Second, the notion that I am in any way safe as a gay man was exposed as the myth that it is and has always been. In these days since Orlando, it is a dawning reality that we as LGBT people have never really been safe. I now realize that it has been pure restraint—and for some morality, or a combination of both—that has prevented people from catalyzing into action the bitter vitriol spewed forth from the caustic mouths of religious leaders like First Baptist Dallas pastor Robert Jeffress and Focus on the Family leader James Dobson and elected officials like Texas Lieutenant Governor Dan Patrick and the GOP presumptive nominee Donald Trump. Orlando was a pressure breach on a nationwide pipeline system ready to bust all to hell at any moment. Is the tipping point near?
Since coming out in 2006 (and heck, even before I officially did it), I have lived openly and without much fear ever at all—from the small town north-central Texas I grew up and raised my kids in to the big city of Dallas to the easy-to-be-queer mecca that is the San Francisco Bay Area. I walk to the train, through the city, in less-than-safe areas at less-than-ideal times, oblivious to how much hate there is around me at any given moment. For me—those days of walking around without fear, of dancing in a gay club, of walking around in my typical flamboyant appearance and doing so without fear are over. To quote a friend of mine, I am now woke.
Any sense that because of marriage equality, gays and lesbians are now equal to heterosexuals in this country—and therefore superior to those in our LGBT alphabet family—is a complete fallacy; foolish are they who think we have arrived. Gays and lesbians are just as damned, just as hated, just as reviled as everyone else those with the power of moral dominance have dictated society loathe.
And finally, for a brief moment, I felt a shred–just a shred–of what people of color, transgender people, women, experience almost every day of their lives.
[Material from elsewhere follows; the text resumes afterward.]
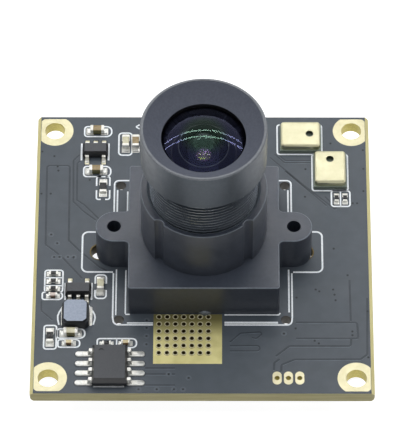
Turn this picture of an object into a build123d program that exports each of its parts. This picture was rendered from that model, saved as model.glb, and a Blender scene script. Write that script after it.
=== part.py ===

My God—it hit me like a ton of bricks—is this what they feel like all the time?
On the train, walking down the street, being seated at a restaurant…
People looking at them with disdain…
Menacingly….
Like they have a bad taste in their sour mouths because of you.
(Some who you know if they had a stick or a gun or an assault rifle….)
Constantly looking over their shoulder, wondering why that person is sneering or leering…
Never safe, never relaxed, always calculating an escape or an aversion.
I left the train station feeling stunned. Feeling relieved that he went one way and I another. Feeling ashamed that I ever felt so haughty, immersed in my faux privilege when my own sisters and brothers have lived in this fear all along.
Orlando has changed nothing and yet everything has changed, bringing into sharp relief just how hated we and others in the LGBTQIA, et al community really are. I don’t know that I will lose this sense of heightened awareness about my environment or whether I even should. And I certainly won’t let it keep me down or from enjoying life. But my Pollyanna outlook is gone.
But if Orlando brings about humility on the part of those of us who have typically moved throughout society with blithe impunity then perhaps we will gain some empathy and become the valiant defenders of others and societal reconstructionists we should have been all along.
Friends—be safe out there.
[1] I realize that these descriptors of what a “straight” and “masculine” man looks like are charged. I can only offer that they are my own personal definitions of what these traits are and do not intend them to be any kind of standard for what makes a man look straight or appear masculine or imply that all gay men look a certain kind of way or that gay men themselves are not also masculine. As my Ethics professor was fond of saying: It’s complicated.